On a side note: speaking of AR's who claim that wild horses are making their last stand on rangelands, I argue that the sage-grouse is the species really making the last stand here. If action is not taken now to protect, enhance, and preserve their habitat, which is threatened by invasive alien species (juniper and cheatgrass), development, livestock grazing, mineral and oil development, and agriculture, they will be gone – extinct in the true sense of the word. And if they are gone, then our sagebrush biome is not far behind.

When it comes to sagebrush habitat and trying to conserve it by minimizing grazing, the truth of the matter is that horses are managed minimally while cattle are managed intensively by comparison. Where cattle can be managed in a way that works around, and even can improve, sage-grouse habitat, horses are left to their own devices – to roam without fences and all year long. They can congregate in leks during the bird's breeding season and graze to their heart's content without someone coming in and moving them elsewhere.

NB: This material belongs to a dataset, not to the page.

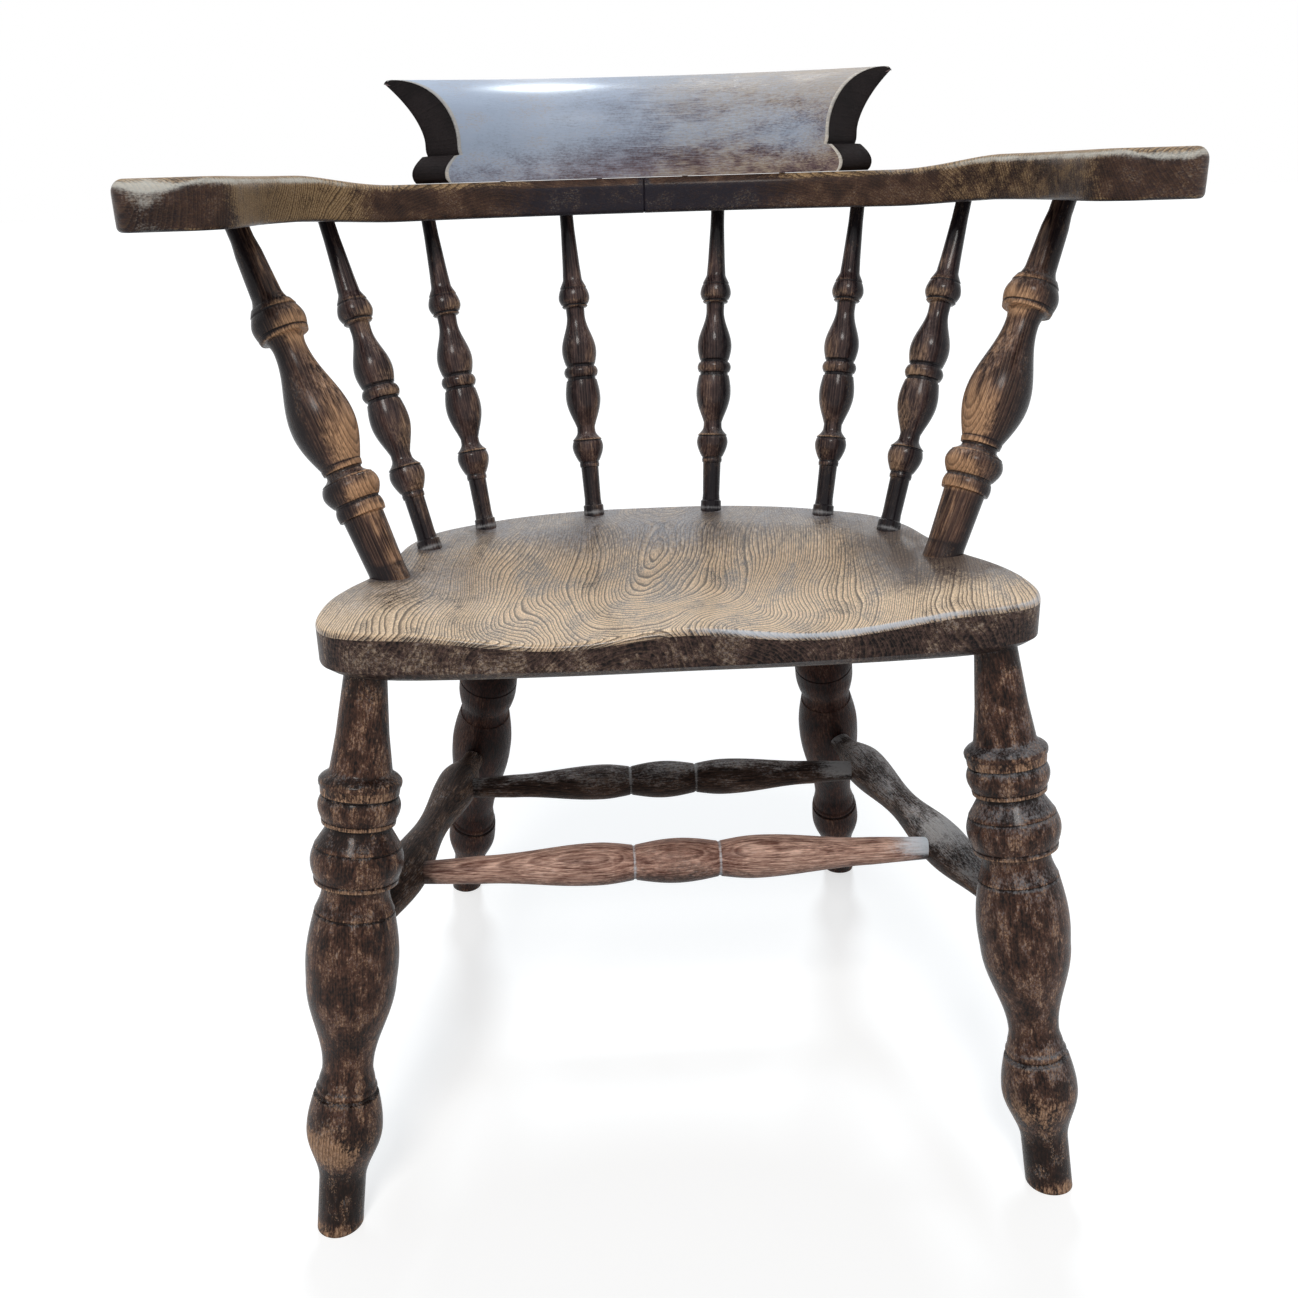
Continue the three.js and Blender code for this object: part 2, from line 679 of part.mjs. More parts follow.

No studies have yet been done to provide empirical data, proving that wild horses and domestic livestock have direct impact on sage-grouse populations, but there is enough data to support that they do have an influence on plant communities in the shrub steppe biome. Should the sage-grouse become listed, I do not know how management will change for wild horses, or even if it will. It might just be that the BLM will have to be quicker to gather up excess horses to prevent overpopulation in HMAs that contain sage-grouse habitat. I do not plan, with my limited knowledge on sage-grouse, among other things, to make suggestions or form theories about what will happen if the sage-grouse is placed under the protection of the Endangered Species Act. But I do wonder…

Monday, January 10, 2011

Thesis Interest Statement

Following is the statement I had to write for my Graduate Research class to prepare myself, and familiarize the professors with my topic, for writing my proposal. That begins this week. By this Saturday I will have a draft of the introduction to my proposal written, with the final due next Saturday. Writing this simple 200 word statement took a lot of effort. I did not realize that I had to narrow down my topic so much. I have been so used to focusing my writing on wild horses, but now I have to focus more on the sage grouse. I knew I had switched my subject from fertility control impacts on herd behavior to wild horse and cattle grazing on sage-grouse habitat, but it had not clicked with me that I now needed to switch my writing to focus on them

If anyone reading this knows about sage grouse, please make sure I am getting my facts right in the upcoming posts. While I have 5 years of built up knowledge about horses, I now quickly have to digest the information about sage grouse without much time to chew on it. ….

Tentative Title: Effects of feral horse and cattle grazing on Greater Sage-grouse Habitat in Southeastern, Oregon

Feral horses, cows, and the Greater sage-grouse share the same habitat in many places of the shrub-steppe. Horses on public lands are federally protected under the Free-Roaming Wild Horse and Burro Act of 1971 to be managed as an "integral part of the natural system." There is still little known about their interactions with some native wildlife. The lands they roam are also mandated for multiple uses by the Federal Land Policy and Management Act of 1976. This includes the highly controversial use of livestock grazing. Then there is the Greater sage-grouse, a declining species on the rangelands these large omnivores use.

Sage-grouse need large swaths of sagebrush habitat for forage and nesting sites. Though there is no empirical data to support it, it is concluded that grazing has an impact. In order to minimize this, it must be determined which grazer is doing more damage.  Between horses and cattle, this is a highly controversial topic.

By conducting vegetation surveys throughout the summer, I aim to fill a data gap and answer this question:  Is it feral horses or cows that have more impact on sage-grouse habitat on Riddle Mountain in southeastern Oregon?

.....My thesis proposal will build from this. And, subsequently, my proposal will be the foundation on which I will build my thesis!